II. In case of assets having indefinite or very long useful life, it is not practical to project the cash flows for such indefinite or long periods. Therefore, the valuer needs to determine the terminal value to capture the value of the asset at the end of explicit forecast period.
III. There are different methods for estimating the terminal value. The commonly used methods are:
(a) Gordon (Constant) Growth Model: The terminal value under this method is computed by dividing the perpetuity maintainable cash flows with the discount rate as reduced by the stable growth rate. The estimation of stable growth rate is of great significance because even a minor change in stable growth rate can have an impact on the terminal value and the value of the asset too.

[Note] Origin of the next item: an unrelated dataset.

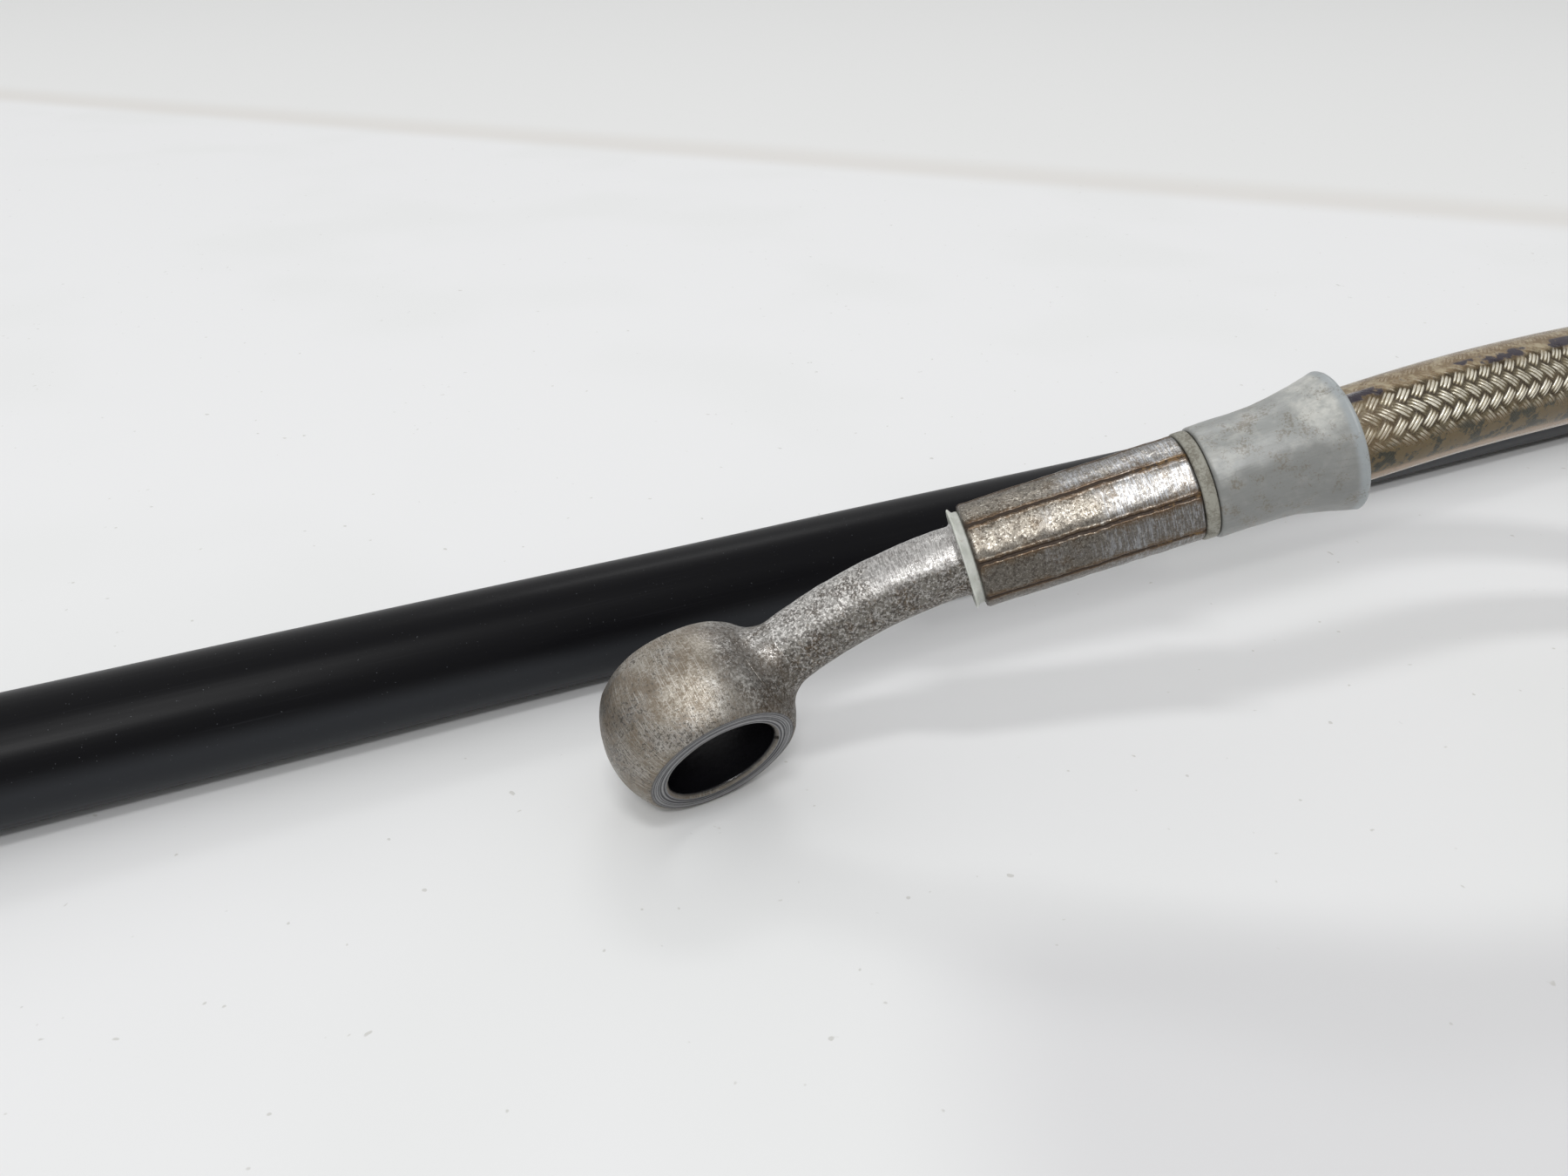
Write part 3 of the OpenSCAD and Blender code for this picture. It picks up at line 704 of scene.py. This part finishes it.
def makeHose():
    path = Path(splineThrough(hoseRoute(), hose['routeStep']))
    whole = path.length[-1]
    coarse = np.r_[np.arange(0, whole, hose['jacketStep']), whole]
    jacket = tubeSkin('hoseJacket', 'hose_jacket', path, coarse, hose['jacketSides'],
                      lambda row, cell: hoseRadius + 0 * row)
    carried(jacket, 'line', 'hose_jacket', 'hose_run_a', 'hose_coil', 'hose_run_b')
    tuple(path.points[0] * mm)
    [tuple(p) for p in path.at(np.r_[np.arange(0, whole, 2), whole])[0] * mm]
    fine = np.r_[np.arange(0, hose['closeUp'], hose['closeStep']),
                 np.arange(hose['closeUp'], whole, hose['farStep']), whole]
    detail = smooth((hose['closeUp'] - fine[:, None]) / hose['easeOut'])
    skin = hoseRadius - hose['wall'] - hose['gap']
    braid = tubeSkin('hoseBraid', 'bare_braid', path, fine, hose['sides'],
                     lambda row, cell: skin - hose['relief'] * detail * (1 - braidHeight(row, cell)),
                     {'raised': detail})
    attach(braid, 'line')
    print(f"hose made: {whole:.0f} mm")


makeHose()


def around(sides):
    return np.linspace(0, fullTurn, sides, endpoint=False)[None, :]


def profileRun(*pieces):
    # A profile's points from pieces of it, each a pair of lists: along and out
    return np.concatenate([np.stack(np.broadcast_arrays(np.atleast_1d(a), np.atleast_1d(b)), -1) * 1.0
                           for a, b in pieces])


def roundCorner(along, out, radius, fromAngle, toAngle, count):
    # Points of a round corner about a centre, for angles counted from the line's direction
    angle = np.radians(np.linspace(fromAngle, toAngle, count))
    return along + radius * np.cos(angle), out + radius * np.sin(angle)


def ringsAt(profile, start, sides):
    # The profile carried round the fitting's line, from that distance along it.
    # Gives the points and, for each, the direction away from the line.
    centre, _, across, aside = neckLine(profile[:, :1] + start)
    angle = around(sides)[..., None]
    away = np.sin(angle) * across - np.cos(angle) * aside
    return centre + profile[:, 1:, None] * away, away


def wrapUv(profile, sides, radius):
    # Round the piece at that radius, and along its profile, both in millimetres
    run = runLengths(profile)
    run = np.r_[run, run[-1] + 0.5]
    return np.stack(np.meshgrid(np.linspace(0, fullTurn * radius, sides + 1), run), -1)


def fitted(end, name, slot, node, points, profile, radius, marks=None, body='line'):
    # One skin of the fitting, laid where that end of the line is
    uv = wrapUv(profile, points.shape[1], radius)
    piece = gridPiece(name + end, slot, placed(end, points), uv, marks=marks)
    carried(piece, body, slot, node + end)


eye = {'ball': 8.6, 'half': 5.0, 'bore': 5.05, 'chamfer': 0.3, 'round': 0.28, 'port': 1.6, 'portDeep': 2.2,
       'portEase': 0.3, 'sides': 300, 'waviness': 0.035, 'tipRound': 0.05, 'ringDeep': 0.03,
       'ringPitch': 0.42, 'ringEase': 0.5, 'plainRim': 0.3, 'grainFrom': 3.5, 'grainLong': 4.5}


def makeEye(end):
    # A ball bored through and cut flat on both sides, so its outside is the root of the ball's
    # radius squared less the way along squared. A port leads from the bore into the neck.
    ball, half, bore, edge = eye['ball'], eye['half'], eye['bore'], eye['round']
    mouth = bore + eye['chamfer']
    faceOut = math.sqrt(ball ** 2 - half ** 2)
    tip = math.asin(half / ball) - eye['tipRound']
    over = np.linspace(tip, -tip, 90)
    inward, outward = np.array([0.02, 0.09, 0.2]), faceOut + edge * np.array([-0.45, -0.02, 0.36])
    profile = profileRun(
        (np.linspace(-half + eye['chamfer'], half - eye['chamfer'], 60), bore),
        (half, [mouth, mouth + 0.04]),
        (half, np.linspace(mouth + 0.1, faceOut - edge, 30)),
        (half - inward, outward),
        (ball * np.sin(over), ball * np.cos(over)),
        (inward[::-1] - half, outward[::-1]),
        (-half, np.linspace(faceOut - edge, mouth + 0.1, 30)),
        (-half, [mouth + 0.04, mouth]))
    along, out = profile[:, :1], profile[:, 1:]
    angle = around(eye['sides'])
    onFace = (np.abs(along) > half - 0.01) & (out > mouth)
    inBore = (out < bore + eye['chamfer'] * 0.6) & (np.abs(along) < half - eye['chamfer'] * 0.3)
    plain = np.stack([out * np.cos(angle), out * np.sin(angle), along + 0 * angle], -1)
    swell = np.where(onFace | inBore, 0, eye['waviness'] * (waves(plain, 7, 3) + 0.5 * waves(plain, 2.4, 5)))
    fromPort = np.hypot(plain[..., 1], plain[..., 2])
    port = np.where(inBore & (plain[..., 0] > 0), smooth((eye['port'] - fromPort) / eye['portEase']), 0)
    rings = np.where(onFace, np.cos(out * fullTurn / eye['ringPitch']), 0) \
        * smooth((out - mouth) / eye['ringEase']) * smooth((faceOut - out) / eye['plainRim'] - 1)
    grown = out + swell + port * eye['portDeep']
    points = np.stack([grown * np.cos(angle), grown * np.sin(angle),
                       along - np.sign(along) * eye['ringDeep'] * rings + 0 * angle], -1)
    fitted(end, 'eyeBarrel_', 'forged_steel', 'eye_', points, profile, ball,
           {'face': onFace, 'bore': inBore, 'spin': out,
            'grain': smooth((plain[..., 0] - eye['grainFrom']) / eye['grainLong'])})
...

(b) Variable Growth Model: The Constant Growth Model assumes that the asset grows (or declines) at a constant rate beyond the explicit forecast period whereas the Variable Growth Model assumes that the asset grows (or declines) at variable rate beyond the explicit forecast period.
(c) Exit Multiple: The estimation of terminal value under this method involves application of a market-evidence based capitalisation factor or a market multiple (for example, Enterprise Value (EV) / Earnings before Interest, Tax, Depreciation and Amortisation (EBITDA), EV / Sales) to the perpetuity earnings / income.
(d) Salvage / Liquidation value: In some
cases, such as mine or oil fields, the terminal value has limited or no
relationship with the cash flows projected for the explicit forecast period.
For such assets, the terminal value is calculated as the salvage or realisable
value less costs to be incurred for disposing of such asset.